-- start Available records --
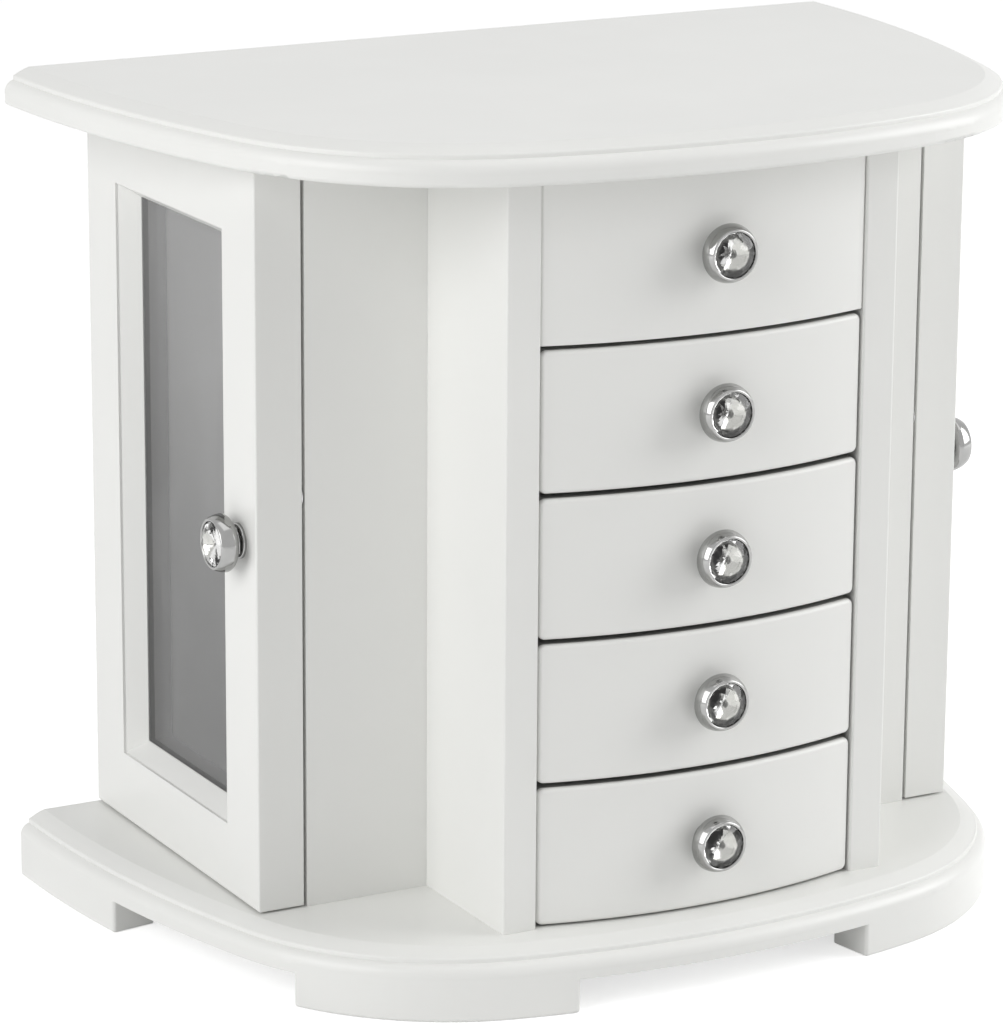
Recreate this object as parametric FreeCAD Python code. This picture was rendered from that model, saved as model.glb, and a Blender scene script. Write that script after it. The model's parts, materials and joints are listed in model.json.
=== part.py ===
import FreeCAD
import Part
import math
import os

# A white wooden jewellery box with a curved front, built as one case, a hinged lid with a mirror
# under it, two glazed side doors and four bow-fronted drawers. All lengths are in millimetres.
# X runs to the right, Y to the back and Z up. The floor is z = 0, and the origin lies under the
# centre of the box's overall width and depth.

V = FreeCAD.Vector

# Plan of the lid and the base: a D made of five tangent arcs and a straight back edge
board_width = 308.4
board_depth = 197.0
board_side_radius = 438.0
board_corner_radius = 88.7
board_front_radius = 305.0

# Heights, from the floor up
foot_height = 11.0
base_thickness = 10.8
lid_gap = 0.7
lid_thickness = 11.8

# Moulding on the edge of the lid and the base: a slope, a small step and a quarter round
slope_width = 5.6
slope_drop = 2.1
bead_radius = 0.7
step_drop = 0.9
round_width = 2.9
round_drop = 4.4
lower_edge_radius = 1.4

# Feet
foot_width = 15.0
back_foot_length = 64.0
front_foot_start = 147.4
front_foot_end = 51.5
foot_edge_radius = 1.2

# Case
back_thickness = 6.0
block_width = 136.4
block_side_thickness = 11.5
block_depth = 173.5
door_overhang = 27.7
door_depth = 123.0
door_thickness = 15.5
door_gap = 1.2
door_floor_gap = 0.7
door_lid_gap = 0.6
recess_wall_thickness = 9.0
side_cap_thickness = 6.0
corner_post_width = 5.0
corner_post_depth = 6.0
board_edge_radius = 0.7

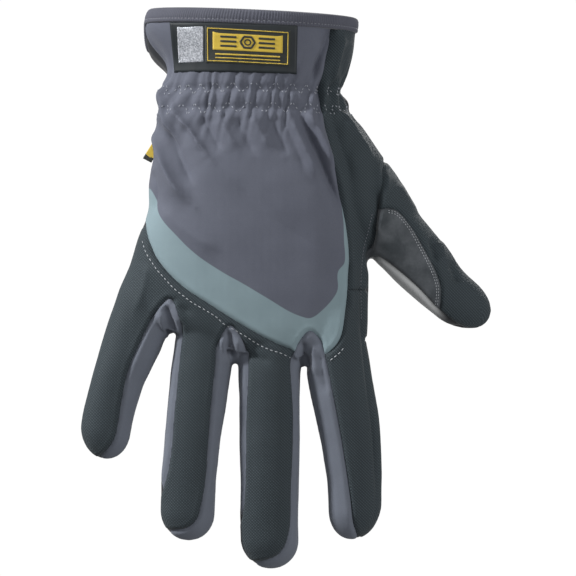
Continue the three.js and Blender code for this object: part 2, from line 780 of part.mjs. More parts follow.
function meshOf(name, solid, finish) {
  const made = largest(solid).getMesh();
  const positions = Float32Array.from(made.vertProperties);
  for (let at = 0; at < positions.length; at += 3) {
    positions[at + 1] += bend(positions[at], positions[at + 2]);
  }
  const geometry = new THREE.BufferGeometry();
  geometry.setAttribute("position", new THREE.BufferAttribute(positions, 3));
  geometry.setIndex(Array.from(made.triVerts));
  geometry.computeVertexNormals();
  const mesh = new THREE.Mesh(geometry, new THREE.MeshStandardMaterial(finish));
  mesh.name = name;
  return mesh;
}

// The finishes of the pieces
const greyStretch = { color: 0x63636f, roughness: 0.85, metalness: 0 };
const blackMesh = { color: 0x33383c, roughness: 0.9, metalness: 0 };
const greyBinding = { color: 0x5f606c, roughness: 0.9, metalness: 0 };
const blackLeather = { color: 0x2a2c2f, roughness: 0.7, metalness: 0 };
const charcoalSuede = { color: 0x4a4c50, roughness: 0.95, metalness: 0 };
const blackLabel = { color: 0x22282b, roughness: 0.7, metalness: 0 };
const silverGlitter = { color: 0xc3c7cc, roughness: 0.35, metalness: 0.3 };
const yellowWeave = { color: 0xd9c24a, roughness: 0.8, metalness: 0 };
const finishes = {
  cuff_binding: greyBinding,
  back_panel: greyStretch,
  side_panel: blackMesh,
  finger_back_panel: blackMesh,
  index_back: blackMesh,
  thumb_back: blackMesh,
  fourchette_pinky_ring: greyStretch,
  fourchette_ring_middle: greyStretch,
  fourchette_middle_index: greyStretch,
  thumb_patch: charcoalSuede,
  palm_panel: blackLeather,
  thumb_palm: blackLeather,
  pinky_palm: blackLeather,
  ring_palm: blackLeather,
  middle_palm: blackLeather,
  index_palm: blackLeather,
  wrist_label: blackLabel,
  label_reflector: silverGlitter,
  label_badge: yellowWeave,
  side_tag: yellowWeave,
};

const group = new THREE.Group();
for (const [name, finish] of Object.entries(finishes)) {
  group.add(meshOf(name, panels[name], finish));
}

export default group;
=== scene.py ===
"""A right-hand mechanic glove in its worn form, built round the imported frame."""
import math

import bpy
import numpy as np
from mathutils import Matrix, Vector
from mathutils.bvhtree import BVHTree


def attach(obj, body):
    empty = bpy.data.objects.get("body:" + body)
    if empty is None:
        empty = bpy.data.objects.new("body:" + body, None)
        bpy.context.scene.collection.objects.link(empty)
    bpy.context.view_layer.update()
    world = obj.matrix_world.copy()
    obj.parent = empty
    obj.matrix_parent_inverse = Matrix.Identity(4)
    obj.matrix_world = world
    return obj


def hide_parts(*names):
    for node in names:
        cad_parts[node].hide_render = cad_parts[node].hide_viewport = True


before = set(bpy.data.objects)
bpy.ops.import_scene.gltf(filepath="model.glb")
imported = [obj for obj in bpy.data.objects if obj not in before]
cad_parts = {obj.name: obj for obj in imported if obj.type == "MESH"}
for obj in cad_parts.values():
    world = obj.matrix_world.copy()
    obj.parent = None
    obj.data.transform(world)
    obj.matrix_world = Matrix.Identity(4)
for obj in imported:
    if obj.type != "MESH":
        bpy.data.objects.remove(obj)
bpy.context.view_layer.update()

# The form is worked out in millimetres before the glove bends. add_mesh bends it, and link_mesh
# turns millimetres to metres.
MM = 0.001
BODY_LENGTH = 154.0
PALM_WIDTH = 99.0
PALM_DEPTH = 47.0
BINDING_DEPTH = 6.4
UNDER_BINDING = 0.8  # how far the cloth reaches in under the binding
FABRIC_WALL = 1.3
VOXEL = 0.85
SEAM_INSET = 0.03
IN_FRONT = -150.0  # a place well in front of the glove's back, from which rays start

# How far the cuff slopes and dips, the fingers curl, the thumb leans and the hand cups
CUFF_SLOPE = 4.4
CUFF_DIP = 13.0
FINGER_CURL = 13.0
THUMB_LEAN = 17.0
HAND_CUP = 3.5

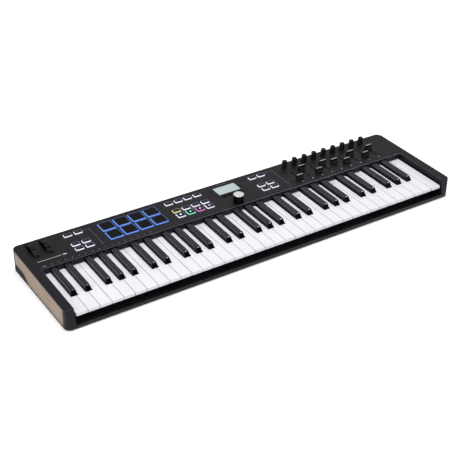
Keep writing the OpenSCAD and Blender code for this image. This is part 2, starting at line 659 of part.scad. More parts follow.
-- end Available records --
Task requirements:
In the listing above, locate the line with "const group = new THREE.Group();" and the line with "bpy.data.objects.remove(obj)", then extract exactly those lines and every line between them, and nothing more.

In response:
const group = new THREE.Group();
for (const [name, finish] of Object.entries(finishes)) {
  group.add(meshOf(name, panels[name], finish));
}

export default group;
=== scene.py ===
"""A right-hand mechanic glove in its worn form, built round the imported frame."""
import math

import bpy
import numpy as np
from mathutils import Matrix, Vector
from mathutils.bvhtree import BVHTree


def attach(obj, body):
    empty = bpy.data.objects.get("body:" + body)
    if empty is None:
        empty = bpy.data.objects.new("body:" + body, None)
        bpy.context.scene.collection.objects.link(empty)
    bpy.context.view_layer.update()
    world = obj.matrix_world.copy()
    obj.parent = empty
    obj.matrix_parent_inverse = Matrix.Identity(4)
    obj.matrix_world = world
    return obj


def hide_parts(*names):
    for node in names:
        cad_parts[node].hide_render = cad_parts[node].hide_viewport = True


before = set(bpy.data.objects)
bpy.ops.import_scene.gltf(filepath="model.glb")
imported = [obj for obj in bpy.data.objects if obj not in before]
cad_parts = {obj.name: obj for obj in imported if obj.type == "MESH"}
for obj in cad_parts.values():
    world = obj.matrix_world.copy()
    obj.parent = None
    obj.data.transform(world)
    obj.matrix_world = Matrix.Identity(4)
for obj in imported:
    if obj.type != "MESH":
        bpy.data.objects.remove(obj)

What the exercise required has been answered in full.